Cops shut down hundreds of Internet cafes in Beijing to save the generation - jhony_d
http://www.pcgerms.com/cops-shut-down-hundreds-of-internet-cafes-in-beijing-to-save-the-generation/

======
biot
Why submit a bad summary when the source article has additional (yet still
insufficient) detail?

<http://www.techinasia.com/beijing-online-crimes-crackdown/>

------
acuozzo
I guess the historical phrase "Sick man of Asia" still applies to China after
all this time.

------
sageikosa
First it was the opium dens, then the June Fourth Incident, and now the
Internet Cafes. There's always something corrupting the Chinese youths.

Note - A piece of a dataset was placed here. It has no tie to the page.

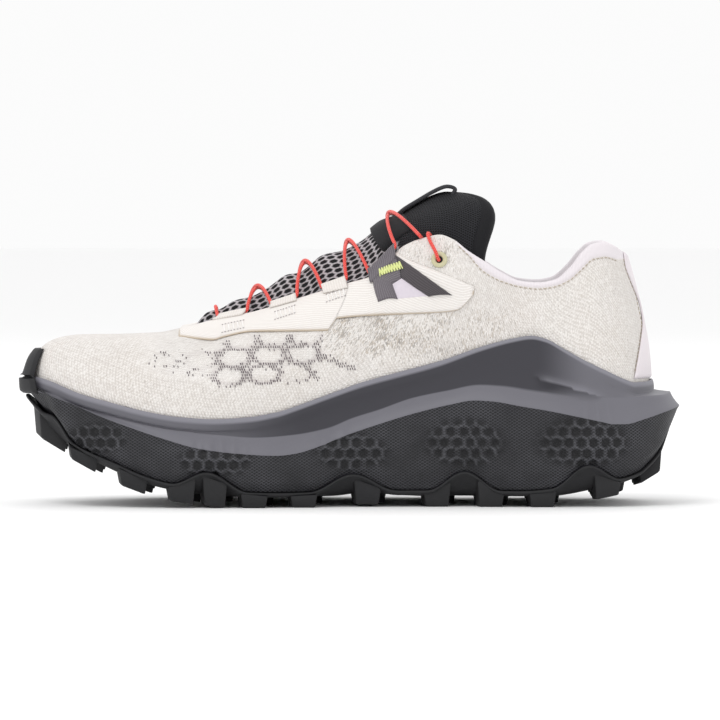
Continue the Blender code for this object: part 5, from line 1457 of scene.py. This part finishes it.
def tongue_grid():
    """Outer face, outward normals and thickness of the tongue at a fine step."""
    table = np.array(TONGUE_ROWS)
    step = np.linspace(0, len(table) - 1, TONGUE_STEPS)
    throat, along, height, sweep, pad = curved(table, 0, 12)[
        np.round(step * 12).astype(int)
    ].T
    pad = np.clip(pad, 0, 1)
    throat = np.clip(throat, 0.2587, None)
    medial = turn_at_edge(throat)
    medial[0] = 0.5
    middle = np.stack([place(along), MIDDLE_Y + 0 * along, height * EAR_HEIGHT], -1)
    sweep = np.clip(sweep, 0, None)[:, None] * SOLE_LENGTH
    arch = np.linspace(0, 1, 48)[1:]
    flank_rises = np.linspace(FLANK_RISES[0], 1.0, 10)
    halves, normals = [], []
    for turn in (medial, 1 - medial):
        flank = [upper_point(turn, rise, -(wall(turn, rise) + 3 * CLEARANCE)) for rise in flank_rises]
        away = [
            unit(upper_point(turn, rise, 0.001 + 0 * turn) - upper_point(turn, rise)) for rise in flank_rises
        ]
        edge = flank[-1]
        centre = middle.copy()
        centre[0] = edge[0]
        onwards = edge_frame(turn)[1]
        reach = np.linalg.norm(centre - edge, axis=-1, keepdims=True)
        first = edge + 0.38 * reach * onwards
        last = centre + 0.48 * (edge - centre) * ACROSS + sweep * np.array([1, 0, 0])
        last[0] = edge[0]
        columns = list(flank)
        for u in arch:
            ends = (1 - u) ** 3 * edge + 3 * u * (1 - u) ** 2 * first
            columns.append(ends + 3 * u * u * (1 - u) * last + u**3 * centre)
        halves.append(np.stack(columns, 1))
        normals.append(np.stack(away, 1))
    outer = np.concatenate([halves[0], halves[1][:, -2::-1]], 1)
    for _ in range(4):
        inner_part = outer[:, 8:-8]
        inner_part[:, 1:-1] = (inner_part[:, :-2] + 2 * inner_part[:, 1:-1] + inner_part[:, 2:]) / 4
    normal = np.cross(np.gradient(outer, axis=0), np.gradient(outer, axis=1))
    normal[0] = normals[0][0, -1]
    flanks = len(flank_rises)
    normal[:, :flanks] = normals[0]
    normal[:, -flanks:] = normals[1][:, ::-1]
    return outer, unit(normal), TONGUE_THICKNESS + (TONGUE_RIM - TONGUE_THICKNESS) * pad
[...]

Given the sheer numbers reported, I imagine a great deal of injustice has been
meted out in attempting to stamp out "injustice". Probably someone on high
issued a dictate, that was followed by some action, then some numbers to show
how well everything was done.

------
nekojima
There are regular "crackdowns" on internet cafes in Beijing, as they are an
easy target for the security establishment to justify their existence to find
hostile forces against stability and harmony. Many of the internet cafes are
operating on fake or bribe obtained licenses. When their protector is removed,
unless they find a new protector in the security establishment, they are
closed in a crackdown and the owner/operators are often arrested. Even if they
could pay a significant bribe, as other sponsored replacements will soon come
to take their place.

Having been in several dozen internet cafes in Beijing and China over the last
decade, most of the time its children and young adults playing games or
watching movies or porn. Often at times during the day when they should be in
school. Past crackdowns have focused on children not being in school and that
has had more local support, rather than cracking down on dissent, which is
rather limited in these locations anyway, as they are often highly monitored.

------
jjp9999
The more likely case is that the Chinese regime is trying to silence
microbloggers. They've been the only real voice of what's going on there with
all the recent political turmoil, and there are media outside of China who are
picking up what they're saying.

------
tshadwell
Interesting, but strangely written:

> The reason to close these cafes was obviously to save the physical and
> mental health of the teens in Beijing.

I don't see why that's so obvious, is this sarcasm?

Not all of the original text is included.